- **Exercise requirements**
Repeat exactly each line of the data provided below.

- **Supplied material**
******************************

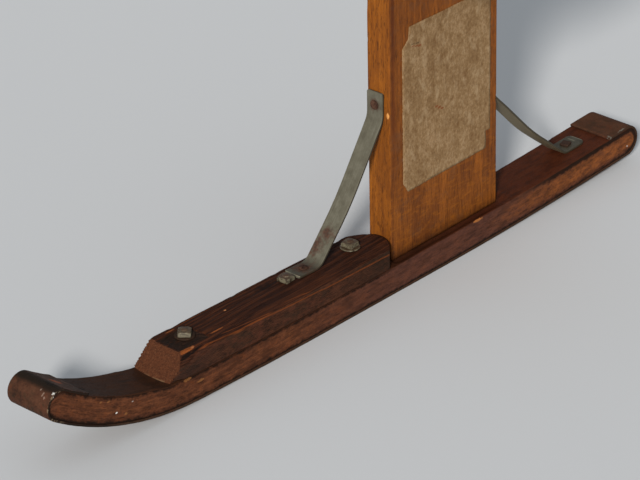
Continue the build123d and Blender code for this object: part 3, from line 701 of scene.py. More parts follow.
def shoeMaterial():
    look = shoeLook
    material, tree, shader, place, tone, fine, coarse = rustyIron("rustyShoeIron", look)
    grain = grainCoordinates(tree)
    side = addNode(tree, "SeparateXYZ", {0: grain}).outputs["Y"]
    x = addNode(tree, "SeparateXYZ", {0: place}).outputs["X"]
    upward = facing(tree, "Z")
    # Olive grime and redder rust lie over each other in uneven patches
    olive = fade(tree, cloud(tree, place, 105, 5.0, 0.75), 0.50, 0.64)
    tone = mixColors(tree, compute(tree, "MULTIPLY", olive, 0.75), tone, look["oliveRust"])
    redder = fade(tree, cloud(tree, place, 80, 5.0, 0.75), 0.54, 0.68)
    tone = mixColors(tree, compute(tree, "MULTIPLY", redder, 0.55), tone, look["redRust"])
    ahead = fade(tree, x, 0.44, 0.47)
    # The wrap over the toe is nearly black on top, with painted shadow in the gap at its end and a rusty stripe
    topSide = allOf(tree, [fade(tree, upward, 0.86, 0.97), ahead])
    tone = mixColors(tree, compute(tree, "MULTIPLY", topSide, 0.92), tone, look["topTone"])
    recess = allOf(tree, [topSide, fade(tree, x, 0.512, 0.504), fade(tree, side, -0.004, 0.010)])
    tone = mixColors(tree, compute(tree, "MULTIPLY", recess, 0.85), tone, look["recessTone"])
    stripe = spot(tree, place, *look["stripe"], 0.4, 300.0)
    tone = mixColors(tree, compute(tree, "MULTIPLY", stripe, 0.75), tone, look["stripeTone"])
    shade = allOf(tree, [spot(tree, place, *look["stripeShade"], 0.4, 300.0), topSide, 0.75])
    tone = mixColors(tree, shade, tone, look["recessTone"])
    onFlank = fade(tree, compute(tree, "ABSOLUTE", facing(tree, "Y")), 0.5, 0.8)
    tone = mixColors(tree, compute(tree, "MULTIPLY", onFlank, 0.7), tone, look["sideTone"])
    heel = allOf(tree, [fade(tree, x, -0.44, -0.46), fade(tree, upward, 0.5, 0.8)])
    tone = mixColors(tree, compute(tree, "MULTIPLY", heel, 0.35), tone, look["heelTone"])
    flank = allOf(tree, [onFlank, ahead, 0.65])
    tone = mixColors(tree, flank, tone, look["recessTone"])
    # Worn along the left edge of the nose, bare bits at the heel, and spattered paint
    edgeGap = compute(tree, "SUBTRACT", 0.033, side)
    worn = allOf(tree, [fade(tree, edgeGap, 0.0014, 0.0005), fade(tree, cloud(tree, place, 190, 3.0), 0.50, 0.58)])
    tone = mixColors(tree, allOf(tree, [worn, fade(tree, x, 0.530, 0.545), 0.7]), tone, look["steel"])
    bare = anyOf(tree, [spot(tree, place, *data, 0.75, 350.0, 0.5) for data in look["bareSpots"]])
    tone = mixColors(tree, compute(tree, "MULTIPLY", bare, 0.7), tone, look["bareTone"])
    faded = anyOf(tree, [spot(tree, place, *data, 0.5, 700.0) for data in look["fadedSpots"]])
    tone = mixColors(tree, compute(tree, "MULTIPLY", faded, 0.5), tone, look["fadedPaint"])
    paint = anyOf(tree, [spot(tree, place, *data, 0.6, 420.0, 0.5) for data in look["paintSpots"]])
    tone = mixColors(tree, paint, tone, look["paint"])
    finishMaterial(tree, shader, tone, fade(tree, fine, -0.4, 1.0), fine, 0.0004)
    return material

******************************

- **Correct answer**
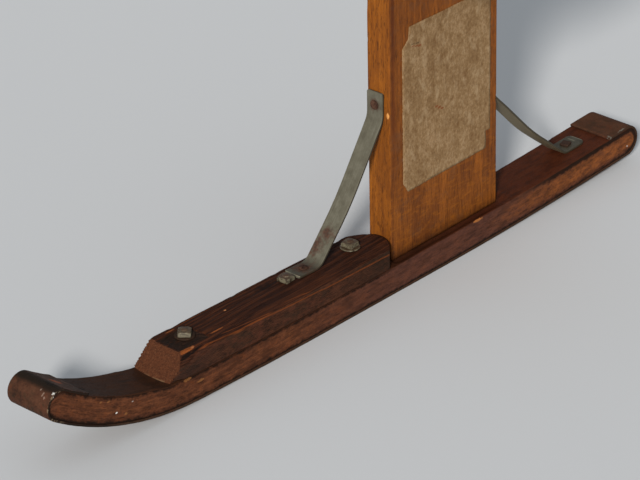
Continue the build123d and Blender code for this object: part 3, from line 701 of scene.py. More parts follow.
def shoeMaterial():
    look = shoeLook
    material, tree, shader, place, tone, fine, coarse = rustyIron("rustyShoeIron", look)
    grain = grainCoordinates(tree)
    side = addNode(tree, "SeparateXYZ", {0: grain}).outputs["Y"]
    x = addNode(tree, "SeparateXYZ", {0: place}).outputs["X"]
    upward = facing(tree, "Z")
    # Olive grime and redder rust lie over each other in uneven patches
    olive = fade(tree, cloud(tree, place, 105, 5.0, 0.75), 0.50, 0.64)
    tone = mixColors(tree, compute(tree, "MULTIPLY", olive, 0.75), tone, look["oliveRust"])
    redder = fade(tree, cloud(tree, place, 80, 5.0, 0.75), 0.54, 0.68)
    tone = mixColors(tree, compute(tree, "MULTIPLY", redder, 0.55), tone, look["redRust"])
    ahead = fade(tree, x, 0.44, 0.47)
    # The wrap over the toe is nearly black on top, with painted shadow in the gap at its end and a rusty stripe
    topSide = allOf(tree, [fade(tree, upward, 0.86, 0.97), ahead])
    tone = mixColors(tree, compute(tree, "MULTIPLY", topSide, 0.92), tone, look["topTone"])
    recess = allOf(tree, [topSide, fade(tree, x, 0.512, 0.504), fade(tree, side, -0.004, 0.010)])
    tone = mixColors(tree, compute(tree, "MULTIPLY", recess, 0.85), tone, look["recessTone"])
    stripe = spot(tree, place, *look["stripe"], 0.4, 300.0)
    tone = mixColors(tree, compute(tree, "MULTIPLY", stripe, 0.75), tone, look["stripeTone"])
    shade = allOf(tree, [spot(tree, place, *look["stripeShade"], 0.4, 300.0), topSide, 0.75])
    tone = mixColors(tree, shade, tone, look["recessTone"])
    onFlank = fade(tree, compute(tree, "ABSOLUTE", facing(tree, "Y")), 0.5, 0.8)
    tone = mixColors(tree, compute(tree, "MULTIPLY", onFlank, 0.7), tone, look["sideTone"])
    heel = allOf(tree, [fade(tree, x, -0.44, -0.46), fade(tree, upward, 0.5, 0.8)])
    tone = mixColors(tree, compute(tree, "MULTIPLY", heel, 0.35), tone, look["heelTone"])
    flank = allOf(tree, [onFlank, ahead, 0.65])
    tone = mixColors(tree, flank, tone, look["recessTone"])
    # Worn along the left edge of the nose, bare bits at the heel, and spattered paint
    edgeGap = compute(tree, "SUBTRACT", 0.033, side)
    worn = allOf(tree, [fade(tree, edgeGap, 0.0014, 0.0005), fade(tree, cloud(tree, place, 190, 3.0), 0.50, 0.58)])
    tone = mixColors(tree, allOf(tree, [worn, fade(tree, x, 0.530, 0.545), 0.7]), tone, look["steel"])
    bare = anyOf(tree, [spot(tree, place, *data, 0.75, 350.0, 0.5) for data in look["bareSpots"]])
    tone = mixColors(tree, compute(tree, "MULTIPLY", bare, 0.7), tone, look["bareTone"])
    faded = anyOf(tree, [spot(tree, place, *data, 0.5, 700.0) for data in look["fadedSpots"]])
    tone = mixColors(tree, compute(tree, "MULTIPLY", faded, 0.5), tone, look["fadedPaint"])
    paint = anyOf(tree, [spot(tree, place, *data, 0.6, 420.0, 0.5) for data in look["paintSpots"]])
    tone = mixColors(tree, paint, tone, look["paint"])
    finishMaterial(tree, shader, tone, fade(tree, fine, -0.4, 1.0), fine, 0.0004)
    return material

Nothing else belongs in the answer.